One thing that hasn't been discussed properly – at least I haven't seen it – is who exactly gets to vote. Will it be everyone on the Scottish electoral roll? But that includes loads of "foreigners" from the rest of the UK, and indeed overseas. And what about expat Scots? Don't they have any say? Millions of people are, you might say, of mixed race; how do you define them? We can be sure that Mr Salmond will decide on the option he thinks is most likely to produce the result he wants, which he will then argue is the only one that is morally and historically acceptable.
✒For older readers: some of us still translate, in our heads, new prices into old money, so the news that a first-class stamp is to cost 60p means that it will cost 12 shillings to post a letter. (Not that anyone will post anything if they can avoid it; in today's weird world, you prepare a business for sale by pricing it out of the market.)
Isn't that new stamp price horrifying, older readers?

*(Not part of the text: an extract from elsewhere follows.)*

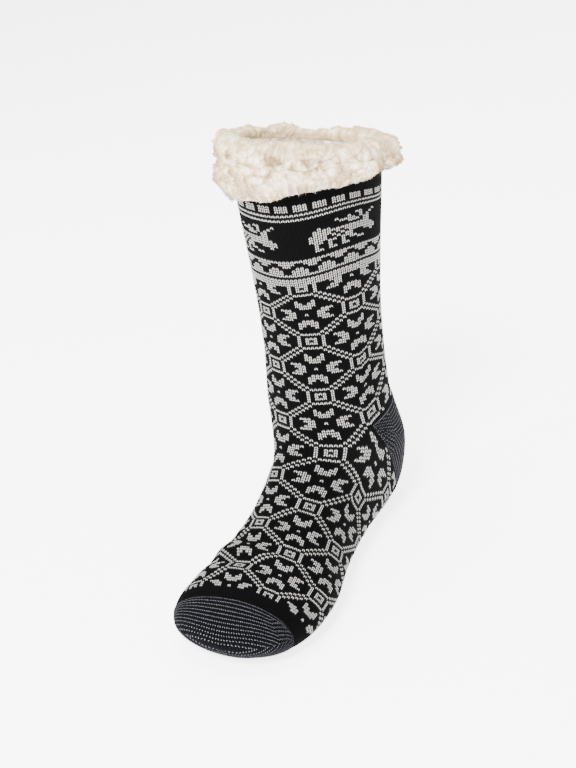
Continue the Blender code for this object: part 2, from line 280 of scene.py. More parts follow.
def read_net(net, u, t):
    """Read the net between its points."""
    a = (u % 1.0) * NET_U
    b = np.clip(t / T_END, 0, 1) * (NET_T - 1)
    i = np.floor(a).astype(int) % NET_U
    j = np.minimum(np.floor(b).astype(int), NET_T - 2)
    f = (a - np.floor(a))[..., None]
    g = (b - j)[..., None]
    k = (i + 1) % NET_U
    upper = net[j, i] * (1 - f) + net[j, k] * f
    lower = net[j + 1, i] * (1 - f) + net[j + 1, k] * f
    return upper * (1 - g) + lower * g


def face_place(u, t, out, clear=0.0):
    """Points at the height out over the face, which is kept clear of the floor."""
    point = read_net(net_points, u, t)
    normal = read_net(net_out, u, t)
    point[..., 2] = np.maximum(point[..., 2], clear)
    point = point + np.asarray(out)[..., None] * normal
    return point


def line_arc(u):
    """Lengths down one line of the face, at each net_t."""
    line = read_net(net_points, np.full(NET_T, u), net_t)
    return np.concatenate([[0], np.cumsum(np.linalg.norm(np.diff(line, axis=0), axis=1))])


front_arc = line_arc(0.0)
back_arc = line_arc(0.5)


def pocket_turn(u):
    """How far a course has swung from the front line, 0, to the back line, 1."""
    from_front = np.minimum(u % 1.0, 1 - u % 1.0)
    share = np.clip((from_front - GORE_TIP) / (0.5 - GORE_TIP), 0, 1)
    return np.sin(share * math.pi / 2) ** POCKET_FULL


# Soft creases of the worn knit: place round the sock, millimetres down the front line, reach
# round, half width, depth in millimetres (troughs are negative) and slant in millimetres
CREASES = (
    (0.02, 264, 0.17, 5.0, -1.6, 10),
    (0.97, 283, 0.17, 4.0, -2.4, 8),
    (0.94, 292, 0.15, 3.6, 2.0, 6),
    (0.96, 301, 0.18, 4.0, -3.0, 6),
    (0.94, 310, 0.13, 3.6, 1.6, 2),
    (0.05, 190, 0.16, 6.0, -1.0, 10),
    (0.10, 204, 0.13, 5.0, 0.8, 14),
    (0.93, 216, 0.12, 5.0, -0.9, -12),
    (0.16, 176, 0.10, 5.0, -0.7, -8),
    (0.92, 152, 0.14, 7.0, -0.6, 10),
    (0.14, 122, 0.12, 7.0, -0.5, 12),
)


def crease(u, t):
    """Height of the creases over the plain face."""
    along = np.interp(t, net_t, front_arc)
    total = np.zeros_like(along)
    for middle, at, reach, half, depth, slant in CREASES:
        off = (u - middle + 0.5) % 1.0 - 0.5
        across = (along - (at + slant * off / reach) * MM) / (half * MM)
        total += depth * MM * np.exp(-across**2 - (off / reach) ** 2 * 2)
    return total


def lattice(c, r):
    """Whether the lattice of squares, diagonals and paws has a white stitch there."""
    c = (c + REPEAT // 2) % REPEAT - REPEAT // 2
    r = (r + REPEAT // 2) % REPEAT - REPEAT // 2
    for mid_c, mid_r in ((0, 0), (-12, -12), (12, -12), (-12, 12), (12, 12)):
        a, b = abs(c - mid_c), abs(r - mid_r)
        if a <= 1 and b <= 1 and a + b > 0 or a == 3 and b <= 2 or b == 3 and a <= 2:
            return True
        if 4 <= a <= 9 and b == a - 1 or 3 <= a <= 8 and b == a + 1:
            return True
    for mid_c, mid_r in ((0, -12), (0, 12), (-12, 0), (12, 0)):
        across, down = c - mid_c, r - mid_r
        if across == 0 and down == 0:
            return True
        if across in BAT.get(abs(down), ()) or down in BAT.get(abs(across), ()):
            return True
    return False


def chart(wale, course):
    """The yarn of one stitch of the leg and foot."""
    if DASH_TOP <= course < DASH_TOP + 3:
        return WHITE if wale % 4 != 1 else BLACK
    if course in LINES or course in BORDER:
        return WHITE
    if MOOSE_TOP <= course < MOOSE_TOP + len(MOOSE):
        column = (wale - 4) % REPEAT
        row = MOOSE[course - MOOSE_TOP]
        return WHITE if column < len(row) and row[column] == "#" else BLACK
    if WAVE_TOP <= course < WAVE_TOP + len(WAVE_UPPER):
        step = course - WAVE_TOP
        upper = abs((wale - 0.5) % 6 - 3)
        return WHITE if upper < WAVE_UPPER[step] or 3 - upper < WAVE_LOWER[step] else BLACK
    if LATTICE_TOP <= course < LATTICE_END and lattice(wale, course - SQUARE_ROW):
        return WHITE
    return BLACK


# One stitch seen across: place over its width, height in the row between two stitches and on
# the stitch itself
# These heights also go to the yarn materials as loft, where they become painted shade towards the
# grooves
ACROSS = np.array([0.0, 0.25, 0.5, 0.75])
LOW = np.array([0.0, 0.45, 0.10, 0.45])
HIGH = np.array([0.05, 1.0, 0.35, 1.0])
WOBBLE = 0.05
WHITE_RISE = 0.12 * MM
WOBBLE_RISE = 0.03 * MM
MIDDLE_LOFT = 0.7
numbers = np.random.default_rng(11)


def make_mesh(name, points, faces, materials, indices=None, **attributes):
    """An object from points and faces that rides with the sock."""
    mesh = bpy.data.meshes.new(name)
    mesh.from_pydata(points.tolist(), [], faces.tolist())
    for material in materials:
        mesh.materials.append(material)
    if indices is not None:
        mesh.polygons.foreach_set("material_index", indices.astype(np.int32))
    for key, values in attributes.items():
        layer = mesh.attributes.new(key, "FLOAT", "POINT")
        layer.data.foreach_set("value", np.asarray(values, dtype=np.float32).ravel())
    mesh.shade_smooth()
    mesh.update()
    item = bpy.data.objects.new(name, mesh)
    bpy.context.scene.collection.objects.link(item)
    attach(item, "root")
    return item


def net_faces(rows, columns, closed):
    """Corner numbers of the quads of a net of points."""
    index = np.arange(rows * columns).reshape(rows, columns)
    if closed:
        index = np.concatenate([index, index[:, :1]], axis=1)
    quads = np.stack([index[:-1, :-1], index[:-1, 1:], index[1:, 1:], index[1:, :-1]], axis=-1)
    return quads.reshape(-1, 4)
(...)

And a pee in a London terminal station costs 6/-, the Guardian – sixpence when I first joined – is now 24/-, and at our local butcher's a large free-range egg costs eight bob. Tuppence-worth of chips costs around 30/- in your average fish fryer's.
Mind you, some things are amazing value these days. Ballpoint pens, once prized items, are literally given away. Good wine costs a much smaller fraction of the average wage. And the days when every family had a single television, often a stately object made of polished wood, possibly with doors like a French escritoire, have long gone and we scatter TVs around our houses like cushions.
✒Another nostalgic moment came at lunch this week – not in an Indian restaurant – when one of our number chose the curry and reported that it "tastes like Vesta". Ah, Vesta chicken curries, with that great taste of slimy chemicals! It set us off remembering other unmourned foodstuffs. There were Surprise peas, little dehydrated green pellets which you boiled to destruction. Cadbury's Smash, a sort of frothy wallpaper paste, was best known for its "Martian" TV ads in which funny humanoids apparently made from saucepans giggled at us Earthlings for bothering to peel real potatoes. Fray Bentos canned pies still exist, and I believe you can find Babycham, though I haven't seen it for years; sophisticates could buy the dry version which had a yellow foil cap. (The first alcoholic drink I ever had was a Mackeson sweet stout; can you still buy that?) Spam never went away and nor did Bisto. Lucozade reinvented itself as a high-energy drink and you see it everywhere. But what happened to the Mivvi, a vanilla ice cream wrapped in a lolly? Some of these comestibles were almost quite nice, but not very many.
✒One or two readers have said that it's all very well for me to be snotty about MasterChef, but what would I produce for a proper dinner party – as opposed to David Cameron's much scoffed-at "kitchen supper"? (Actually, a kitchen supper is a perfectly good idea. It's an informal meal eaten in the kitchen, as opposed to three or four elaborate courses in the dining room, spag bol rather than coq au vin.) One dish I do is a favourite of posh restaurants that charge a fortune. You can make it in five minutes. Freeze small berries, blue or rasp. Melt in a double pan over hot water white chocolate and an equal weight of double cream. (100 grams of each will do for four.) Stir till it's all melted. Put iced berries on plates, pour sauce on top. Incredibly good.
✒Labels and signs: Godfrey Eland's wife bought a packet of Tesco sleep aid tablets, marked "may cause drowsiness". Nigel West acquired a Hewlett-Packard laptop computer: "to reduce the possibility of heat-related injuries … do not place the computer directly on your laptop". It's 'elf an' safety gorn mad!
Tony Currer was in Lidl, where he saw a large sign: "Permanent discounts! Hurry!" Ross Workman was in Gaborone, Botswana, where a supermarket had mounted a placard declaring: "Food: an important part of any balanced diet." Possibly there was another sign at the other end of the store marked: "Drink: an equally important part."
And Stephen Green splashed out £2.99 on a plastic strainer for baths. You put it over the plug hole and it keeps out hairs. The Homebase label says: "Easy to fit. If in doubt, contact a competent plumber."